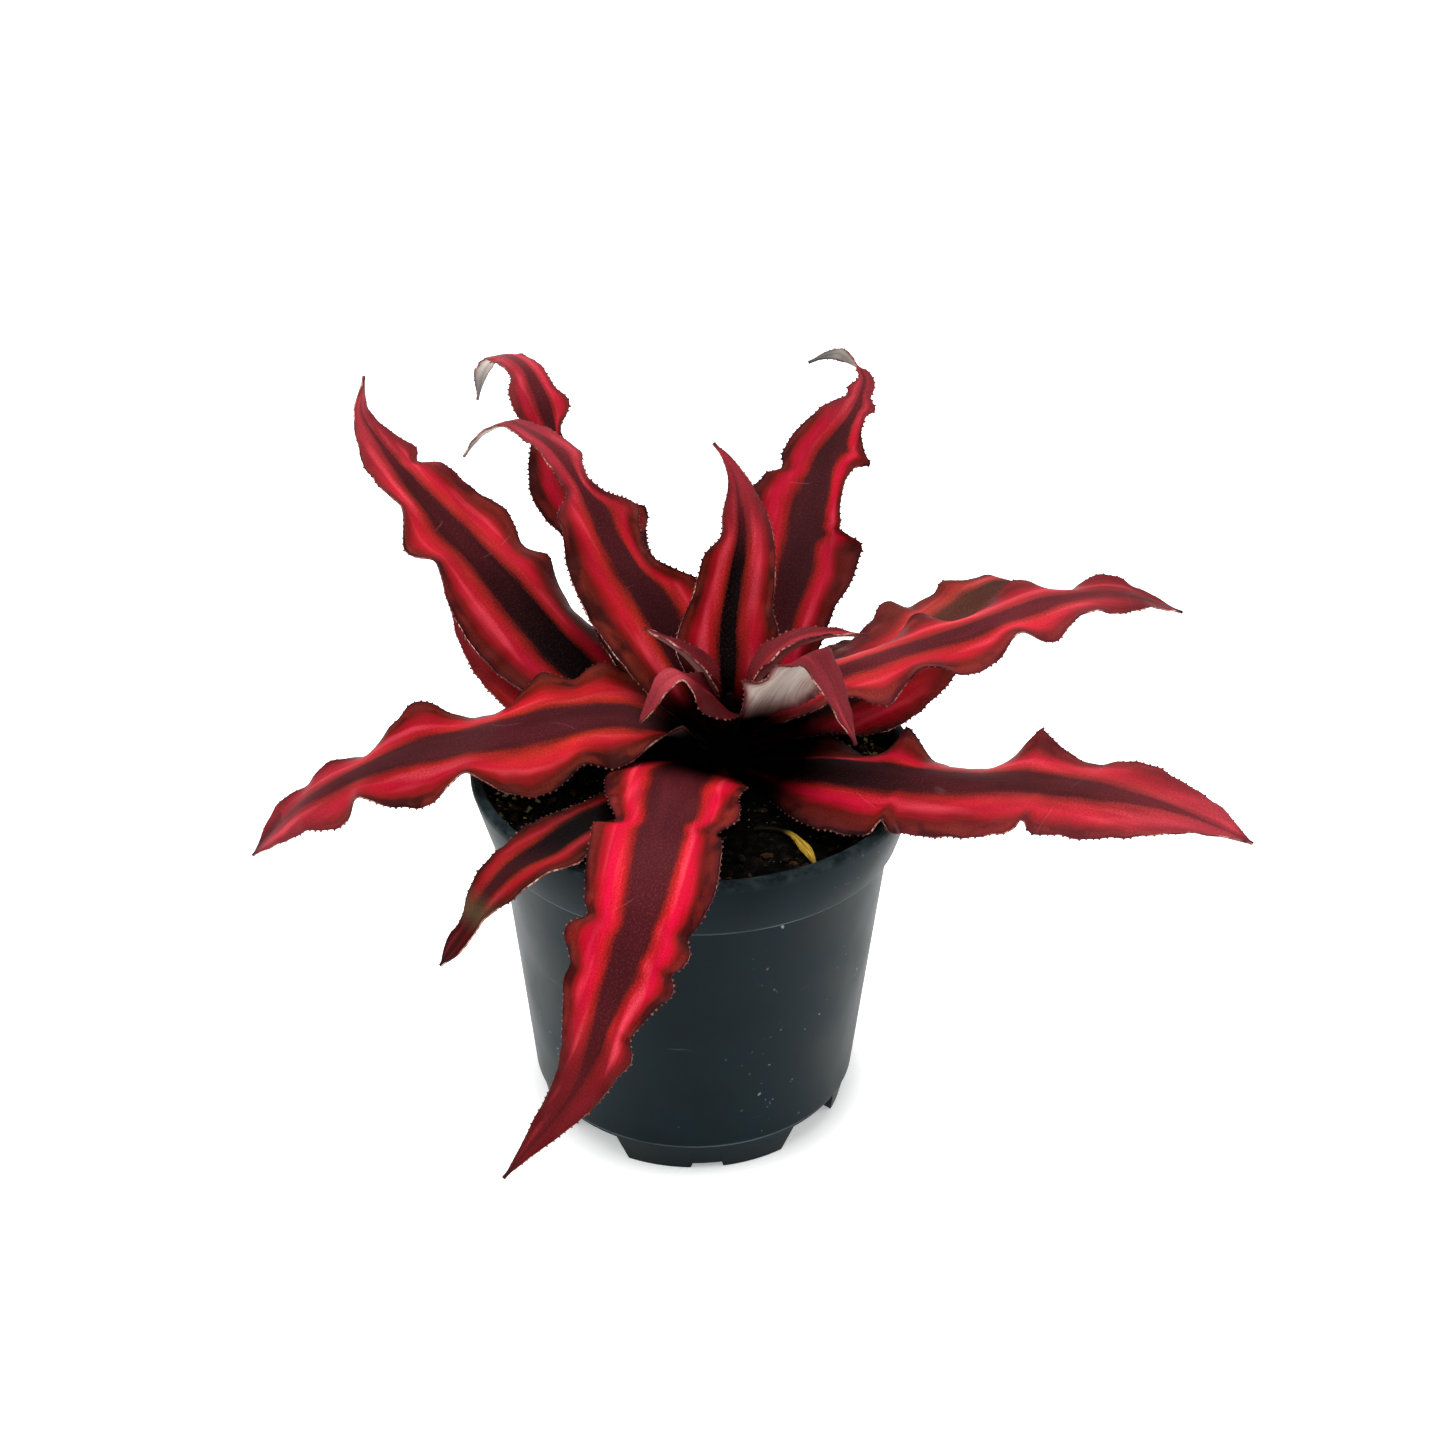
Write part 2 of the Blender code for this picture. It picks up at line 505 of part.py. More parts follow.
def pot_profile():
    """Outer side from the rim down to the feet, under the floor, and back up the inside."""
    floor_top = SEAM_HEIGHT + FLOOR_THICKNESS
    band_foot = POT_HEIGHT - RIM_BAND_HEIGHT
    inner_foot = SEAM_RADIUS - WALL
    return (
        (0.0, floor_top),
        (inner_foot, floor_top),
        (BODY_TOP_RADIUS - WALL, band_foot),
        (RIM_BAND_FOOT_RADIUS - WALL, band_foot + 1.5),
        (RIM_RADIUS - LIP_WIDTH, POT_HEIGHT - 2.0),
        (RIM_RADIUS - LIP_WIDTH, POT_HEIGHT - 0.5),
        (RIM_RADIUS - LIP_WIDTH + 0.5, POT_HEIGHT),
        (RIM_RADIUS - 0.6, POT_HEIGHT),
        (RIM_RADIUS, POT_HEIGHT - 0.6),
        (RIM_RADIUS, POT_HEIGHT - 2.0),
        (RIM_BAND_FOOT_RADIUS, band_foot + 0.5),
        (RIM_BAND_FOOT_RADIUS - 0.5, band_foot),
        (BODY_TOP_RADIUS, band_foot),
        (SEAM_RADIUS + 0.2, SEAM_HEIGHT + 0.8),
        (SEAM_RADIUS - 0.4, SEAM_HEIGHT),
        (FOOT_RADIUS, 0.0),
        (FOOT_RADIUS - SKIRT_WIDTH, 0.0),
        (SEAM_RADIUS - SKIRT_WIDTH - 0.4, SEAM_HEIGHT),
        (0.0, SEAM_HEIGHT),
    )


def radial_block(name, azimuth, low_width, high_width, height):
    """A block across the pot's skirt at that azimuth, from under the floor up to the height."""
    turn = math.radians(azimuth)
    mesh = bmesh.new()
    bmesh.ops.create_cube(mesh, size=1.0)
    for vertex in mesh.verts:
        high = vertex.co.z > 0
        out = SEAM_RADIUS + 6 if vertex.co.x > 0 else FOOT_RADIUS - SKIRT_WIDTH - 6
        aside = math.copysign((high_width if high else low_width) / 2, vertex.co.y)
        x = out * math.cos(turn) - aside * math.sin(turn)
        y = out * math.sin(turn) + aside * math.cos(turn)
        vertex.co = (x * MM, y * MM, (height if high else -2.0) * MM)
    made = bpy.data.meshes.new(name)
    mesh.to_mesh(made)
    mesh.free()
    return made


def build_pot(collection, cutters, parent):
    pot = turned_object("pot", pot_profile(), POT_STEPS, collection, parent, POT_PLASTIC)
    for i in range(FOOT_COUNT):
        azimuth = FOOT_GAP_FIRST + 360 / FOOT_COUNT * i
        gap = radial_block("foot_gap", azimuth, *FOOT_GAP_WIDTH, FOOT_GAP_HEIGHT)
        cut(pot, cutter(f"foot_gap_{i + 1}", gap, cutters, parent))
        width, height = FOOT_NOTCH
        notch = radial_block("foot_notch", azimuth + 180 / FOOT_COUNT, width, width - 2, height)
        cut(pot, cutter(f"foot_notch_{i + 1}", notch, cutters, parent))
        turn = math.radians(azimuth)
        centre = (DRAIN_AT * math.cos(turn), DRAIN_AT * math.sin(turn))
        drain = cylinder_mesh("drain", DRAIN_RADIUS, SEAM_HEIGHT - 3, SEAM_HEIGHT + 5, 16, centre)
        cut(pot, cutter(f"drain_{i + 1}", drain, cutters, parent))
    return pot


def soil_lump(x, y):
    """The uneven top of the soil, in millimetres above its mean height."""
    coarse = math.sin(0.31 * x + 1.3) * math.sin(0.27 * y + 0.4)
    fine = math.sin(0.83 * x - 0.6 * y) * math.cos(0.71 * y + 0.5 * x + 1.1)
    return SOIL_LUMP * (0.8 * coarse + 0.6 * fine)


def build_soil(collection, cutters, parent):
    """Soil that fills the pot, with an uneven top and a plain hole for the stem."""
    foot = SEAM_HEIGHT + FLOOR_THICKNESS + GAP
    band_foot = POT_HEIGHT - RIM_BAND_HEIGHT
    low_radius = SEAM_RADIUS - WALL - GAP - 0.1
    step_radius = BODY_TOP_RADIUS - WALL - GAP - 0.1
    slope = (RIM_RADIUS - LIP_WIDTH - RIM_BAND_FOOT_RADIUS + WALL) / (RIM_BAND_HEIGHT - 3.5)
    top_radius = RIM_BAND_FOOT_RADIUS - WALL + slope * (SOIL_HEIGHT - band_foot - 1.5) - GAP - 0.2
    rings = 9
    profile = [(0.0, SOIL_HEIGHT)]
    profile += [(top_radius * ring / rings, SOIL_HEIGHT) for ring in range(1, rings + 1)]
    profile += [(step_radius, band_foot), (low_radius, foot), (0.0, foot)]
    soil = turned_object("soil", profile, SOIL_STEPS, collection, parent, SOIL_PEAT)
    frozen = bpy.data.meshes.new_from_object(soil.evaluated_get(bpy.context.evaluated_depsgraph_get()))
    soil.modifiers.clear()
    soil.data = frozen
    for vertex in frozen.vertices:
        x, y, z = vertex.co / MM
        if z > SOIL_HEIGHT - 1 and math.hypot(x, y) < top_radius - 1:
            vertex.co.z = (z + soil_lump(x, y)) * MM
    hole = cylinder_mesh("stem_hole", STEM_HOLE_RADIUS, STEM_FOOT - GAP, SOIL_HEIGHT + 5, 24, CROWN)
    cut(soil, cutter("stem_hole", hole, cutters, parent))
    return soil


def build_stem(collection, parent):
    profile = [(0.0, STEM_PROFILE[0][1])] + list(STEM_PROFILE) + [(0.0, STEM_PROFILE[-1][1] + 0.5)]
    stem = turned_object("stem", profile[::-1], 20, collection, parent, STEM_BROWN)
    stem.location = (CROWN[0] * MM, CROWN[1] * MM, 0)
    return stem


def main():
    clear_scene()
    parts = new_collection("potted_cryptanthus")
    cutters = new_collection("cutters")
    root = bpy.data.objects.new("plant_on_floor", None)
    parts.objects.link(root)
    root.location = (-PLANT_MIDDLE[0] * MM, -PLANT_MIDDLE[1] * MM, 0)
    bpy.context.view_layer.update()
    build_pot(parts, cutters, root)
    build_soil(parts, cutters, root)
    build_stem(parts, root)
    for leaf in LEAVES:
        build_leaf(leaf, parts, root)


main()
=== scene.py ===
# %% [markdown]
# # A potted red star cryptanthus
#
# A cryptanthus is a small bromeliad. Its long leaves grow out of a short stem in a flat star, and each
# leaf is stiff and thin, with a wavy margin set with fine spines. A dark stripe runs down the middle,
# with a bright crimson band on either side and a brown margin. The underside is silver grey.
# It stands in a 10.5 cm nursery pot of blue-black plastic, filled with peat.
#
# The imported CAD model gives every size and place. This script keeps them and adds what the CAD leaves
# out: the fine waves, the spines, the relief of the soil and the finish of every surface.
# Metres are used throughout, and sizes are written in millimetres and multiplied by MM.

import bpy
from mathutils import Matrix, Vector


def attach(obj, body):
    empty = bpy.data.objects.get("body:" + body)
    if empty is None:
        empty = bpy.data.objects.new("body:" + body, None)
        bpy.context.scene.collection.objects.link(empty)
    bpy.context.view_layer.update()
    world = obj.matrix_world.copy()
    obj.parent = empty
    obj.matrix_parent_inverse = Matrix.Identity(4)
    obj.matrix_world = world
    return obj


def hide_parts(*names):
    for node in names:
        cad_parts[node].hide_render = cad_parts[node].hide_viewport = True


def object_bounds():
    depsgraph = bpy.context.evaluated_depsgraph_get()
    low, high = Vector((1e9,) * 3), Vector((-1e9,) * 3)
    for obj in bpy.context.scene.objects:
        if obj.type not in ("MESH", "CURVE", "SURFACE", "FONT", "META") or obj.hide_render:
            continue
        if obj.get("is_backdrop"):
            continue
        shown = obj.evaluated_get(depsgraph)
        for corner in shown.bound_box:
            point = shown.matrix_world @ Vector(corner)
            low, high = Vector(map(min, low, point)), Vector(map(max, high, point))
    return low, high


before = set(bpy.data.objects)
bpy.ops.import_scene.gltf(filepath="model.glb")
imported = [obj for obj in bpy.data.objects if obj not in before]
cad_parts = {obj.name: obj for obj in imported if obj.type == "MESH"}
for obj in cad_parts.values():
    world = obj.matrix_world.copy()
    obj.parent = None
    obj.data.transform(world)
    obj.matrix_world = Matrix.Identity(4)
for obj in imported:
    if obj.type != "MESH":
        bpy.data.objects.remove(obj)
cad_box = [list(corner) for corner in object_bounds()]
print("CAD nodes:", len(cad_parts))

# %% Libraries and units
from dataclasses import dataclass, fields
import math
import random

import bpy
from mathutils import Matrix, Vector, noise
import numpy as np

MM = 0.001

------

__TO BE DONE__
Within the listing above, give again exactly every line from the line with "before = set(bpy.data.objects)" through the line with "obj.matrix_world = Matrix.Identity(4)", both included, and no other line.

__FINAL ANSWER__
before = set(bpy.data.objects)
bpy.ops.import_scene.gltf(filepath="model.glb")
imported = [obj for obj in bpy.data.objects if obj not in before]
cad_parts = {obj.name: obj for obj in imported if obj.type == "MESH"}
for obj in cad_parts.values():
    world = obj.matrix_world.copy()
    obj.parent = None
    obj.data.transform(world)
    obj.matrix_world = Matrix.Identity(4)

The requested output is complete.